Mesdames et Messieurs les membres de la Commission spéciale chargée de l’étude du projet de loi relatif à la bioéthique, nous vous écrivons au nom des personnes conçues par PMA avec tiers donneur.
Nous saluons une nouvelle fois le projet de loi actuel en ce qu’il permet et organise l’accès aux origines que nous réclamons depuis si longtemps. En revanche, un aspect primordial de la conception avec tiers donneur est totalement éludé par le projet actuel : il s’agit des secrets de famille. Comment exercer son droit d’accès aux origines si on ne sait pas qu’on est issu d’un don de gamètes ? C’est évidemment impossible.
Nous, les personnes issues de PMA avec tiers donneurs réalisées dans les années 1970, 1980 et 1990, nous sommes devenus adultes et nous pouvons témoigner. Nous connaissons mieux que personne les conséquences délétères vécues lorsqu’on est maintenu pendant de nombreuses années dans l’ignorance au sujet du fait que notre père n’est pas notre géniteur. Oui, nous avons souffert du secret, chacun à notre manière : sentiment de ne pas être à sa place ou d’être un imposteur, comportements inexpliqués tels qu’une phobie des médecins, dépressions.
Nous pouvons témoigner aussi des conséquences de ce secret sur nos parents, que nous avons vu souffrir à cause de la honte et du silence.
Nous ne voulons plus que d’autres famille aient à subir la même peine. Certains voudraient faire croire que l’ère du secret n’est plus, et que tous les parents disent désormais la vérité à leur enfant. Il suffit de lire les commentaires des parents sur pages facebook relative à l’infertilité pour se rendre compte que c’est très loin d’être le cas. Nous ne leur jetons pas la pierre : Dire la vérité dans une société qui perçoit la stérilité comme une honte est douloureux ; en outre les parents ne bénéficient d’aucun accompagnement après la naissance de leur enfant.
L’Etat organise la PMA avec tiers donneur ; c’est donc à l’Etat de garantir un droit d’information aux personnes ainsi conçues.
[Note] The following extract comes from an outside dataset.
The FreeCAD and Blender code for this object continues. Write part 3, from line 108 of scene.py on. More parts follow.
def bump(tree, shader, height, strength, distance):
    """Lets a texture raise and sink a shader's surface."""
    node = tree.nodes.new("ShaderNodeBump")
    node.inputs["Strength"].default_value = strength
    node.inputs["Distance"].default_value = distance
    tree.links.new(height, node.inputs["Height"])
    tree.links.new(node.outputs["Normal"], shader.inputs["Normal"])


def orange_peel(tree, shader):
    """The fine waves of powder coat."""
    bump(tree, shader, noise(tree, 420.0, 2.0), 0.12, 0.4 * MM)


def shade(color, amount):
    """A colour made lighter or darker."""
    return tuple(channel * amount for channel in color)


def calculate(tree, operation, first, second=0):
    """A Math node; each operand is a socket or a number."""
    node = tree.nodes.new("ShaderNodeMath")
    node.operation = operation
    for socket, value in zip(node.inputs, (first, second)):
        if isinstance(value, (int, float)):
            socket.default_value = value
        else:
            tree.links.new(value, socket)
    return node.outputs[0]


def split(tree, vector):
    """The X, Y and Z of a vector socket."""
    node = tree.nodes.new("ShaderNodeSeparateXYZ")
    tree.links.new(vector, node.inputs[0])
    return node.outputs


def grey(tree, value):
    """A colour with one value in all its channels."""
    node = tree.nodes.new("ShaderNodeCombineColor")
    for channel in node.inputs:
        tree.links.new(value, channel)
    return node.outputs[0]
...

Nous demandons que la loi de bioéthique mette en place des mesures efficaces destinées d’une part à garantir que les personnes conçues par don soient informées de la façon dont elles ont été conçues, et d’autre part à amener à ce que le recours au don de gamètes ne soit plus considéré comme une honte, quelque-chose que l’on devrait à tout prix cacher.
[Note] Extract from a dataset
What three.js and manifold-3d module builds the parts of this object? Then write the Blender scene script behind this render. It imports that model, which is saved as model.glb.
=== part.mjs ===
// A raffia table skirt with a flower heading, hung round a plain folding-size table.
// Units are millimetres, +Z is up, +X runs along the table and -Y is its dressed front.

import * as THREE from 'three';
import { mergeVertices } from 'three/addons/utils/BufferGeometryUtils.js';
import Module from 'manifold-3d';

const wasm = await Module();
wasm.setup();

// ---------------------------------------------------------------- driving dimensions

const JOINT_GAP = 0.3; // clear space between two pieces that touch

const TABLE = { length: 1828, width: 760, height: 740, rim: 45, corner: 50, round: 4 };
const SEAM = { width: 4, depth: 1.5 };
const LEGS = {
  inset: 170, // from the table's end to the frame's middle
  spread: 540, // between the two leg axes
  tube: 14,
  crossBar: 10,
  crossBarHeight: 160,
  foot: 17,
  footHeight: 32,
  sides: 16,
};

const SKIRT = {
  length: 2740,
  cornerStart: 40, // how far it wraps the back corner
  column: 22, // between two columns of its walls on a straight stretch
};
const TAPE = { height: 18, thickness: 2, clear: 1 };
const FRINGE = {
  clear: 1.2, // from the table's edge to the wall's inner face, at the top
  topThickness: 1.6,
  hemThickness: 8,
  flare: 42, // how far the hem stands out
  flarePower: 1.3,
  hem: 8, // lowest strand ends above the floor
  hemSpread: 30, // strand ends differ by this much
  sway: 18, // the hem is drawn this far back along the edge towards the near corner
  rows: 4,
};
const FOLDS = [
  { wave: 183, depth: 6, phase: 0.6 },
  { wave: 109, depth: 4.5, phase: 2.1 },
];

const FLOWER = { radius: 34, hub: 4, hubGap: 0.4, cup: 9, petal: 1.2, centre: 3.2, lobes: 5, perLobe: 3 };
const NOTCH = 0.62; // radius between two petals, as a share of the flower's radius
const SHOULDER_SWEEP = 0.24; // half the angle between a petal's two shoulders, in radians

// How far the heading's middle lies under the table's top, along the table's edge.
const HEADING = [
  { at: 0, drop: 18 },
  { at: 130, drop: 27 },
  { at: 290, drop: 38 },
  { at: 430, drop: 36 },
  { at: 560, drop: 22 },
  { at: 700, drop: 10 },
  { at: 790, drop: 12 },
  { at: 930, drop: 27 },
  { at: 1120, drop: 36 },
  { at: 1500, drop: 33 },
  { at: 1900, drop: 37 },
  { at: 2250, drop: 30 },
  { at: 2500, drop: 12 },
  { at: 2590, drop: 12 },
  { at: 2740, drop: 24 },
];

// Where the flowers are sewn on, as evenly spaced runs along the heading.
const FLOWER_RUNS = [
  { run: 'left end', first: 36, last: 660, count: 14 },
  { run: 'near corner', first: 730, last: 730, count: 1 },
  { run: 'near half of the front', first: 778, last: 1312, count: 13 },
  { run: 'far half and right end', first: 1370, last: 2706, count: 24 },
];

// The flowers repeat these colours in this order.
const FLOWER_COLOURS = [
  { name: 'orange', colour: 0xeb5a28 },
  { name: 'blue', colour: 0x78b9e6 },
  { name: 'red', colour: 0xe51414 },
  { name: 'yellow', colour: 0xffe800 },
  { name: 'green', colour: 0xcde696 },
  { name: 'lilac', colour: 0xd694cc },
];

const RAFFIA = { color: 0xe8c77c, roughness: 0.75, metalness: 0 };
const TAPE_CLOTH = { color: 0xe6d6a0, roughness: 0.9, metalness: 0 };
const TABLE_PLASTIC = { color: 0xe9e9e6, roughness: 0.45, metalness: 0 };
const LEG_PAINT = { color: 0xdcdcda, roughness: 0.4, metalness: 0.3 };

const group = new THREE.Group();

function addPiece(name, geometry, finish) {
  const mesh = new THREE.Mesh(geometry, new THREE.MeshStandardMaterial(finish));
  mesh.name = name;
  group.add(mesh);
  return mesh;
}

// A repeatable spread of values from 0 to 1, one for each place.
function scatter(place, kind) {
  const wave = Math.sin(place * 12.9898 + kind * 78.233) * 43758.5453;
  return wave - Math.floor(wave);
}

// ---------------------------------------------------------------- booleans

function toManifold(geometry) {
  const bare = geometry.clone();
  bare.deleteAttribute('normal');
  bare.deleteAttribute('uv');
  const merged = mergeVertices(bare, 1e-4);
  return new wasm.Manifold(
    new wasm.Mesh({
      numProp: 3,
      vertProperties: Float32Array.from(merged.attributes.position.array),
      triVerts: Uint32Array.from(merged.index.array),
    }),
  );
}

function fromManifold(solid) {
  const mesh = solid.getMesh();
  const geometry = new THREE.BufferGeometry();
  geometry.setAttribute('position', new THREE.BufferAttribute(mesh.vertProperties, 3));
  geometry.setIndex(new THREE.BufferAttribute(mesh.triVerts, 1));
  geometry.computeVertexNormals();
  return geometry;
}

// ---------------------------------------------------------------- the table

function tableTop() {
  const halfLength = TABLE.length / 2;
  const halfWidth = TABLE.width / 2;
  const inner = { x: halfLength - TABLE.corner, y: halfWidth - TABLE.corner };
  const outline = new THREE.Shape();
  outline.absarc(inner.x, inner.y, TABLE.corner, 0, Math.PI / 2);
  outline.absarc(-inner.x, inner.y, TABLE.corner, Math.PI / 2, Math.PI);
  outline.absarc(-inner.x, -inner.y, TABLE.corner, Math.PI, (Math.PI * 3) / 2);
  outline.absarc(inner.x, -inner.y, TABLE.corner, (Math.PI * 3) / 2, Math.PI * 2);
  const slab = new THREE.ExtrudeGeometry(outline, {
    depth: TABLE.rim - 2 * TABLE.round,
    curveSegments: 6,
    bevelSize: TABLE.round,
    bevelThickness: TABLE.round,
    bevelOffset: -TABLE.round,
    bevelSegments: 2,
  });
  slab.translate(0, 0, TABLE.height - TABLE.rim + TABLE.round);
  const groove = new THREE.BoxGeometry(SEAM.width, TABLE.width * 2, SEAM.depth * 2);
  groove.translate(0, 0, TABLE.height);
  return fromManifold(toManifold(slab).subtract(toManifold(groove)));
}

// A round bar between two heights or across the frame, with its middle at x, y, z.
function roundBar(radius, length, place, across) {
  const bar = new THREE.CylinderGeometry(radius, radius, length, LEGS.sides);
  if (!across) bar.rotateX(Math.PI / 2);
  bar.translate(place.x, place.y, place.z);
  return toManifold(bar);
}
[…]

Le projet de loi actuel prévoit que la mention d’une déclaration anticipée de volonté sera retranscrite sur l’état-civil des personnes conçues par don, mais uniquement pour les personnes nées d’un couple homosexuel. Ce sont pourtant les seules personnes qui ne risquent pas de subir de secret de famille en la matière. C’est pour nous une aberration. Et, au nom des personnes conçues par don, nous affirmons que cela constitue une discrimination insupportable entre les personnes conçues par don dont les parents sont hétérosexuels et celles dont les parents sont homosexuels.
Nous demandons donc que la DAV soit étendue à tous les parents ayant recours au don de gamètes afin de garantir le droit de leurs enfants à une information sur leur mode de conception. Nul doute que l’immense majorité des parents fera en sorte d’informer les enfants avant que ceux-ci n’atteignent leur majorité afin d’éviter que leur enfant ne découvre cette information de la sorte. La mention sur l’acte de naissance servira alors de filet de sécurité.
Nous sommes fiers d’êtres nés par don, c’est pourquoi nous ne nous sentirons pas stigmatisés si cette information figure dans l’état-civil. Nous voulons juste avoir le droit de connaître la vérité. Étendons la DAV à tous pour un accès aux origines pour tous.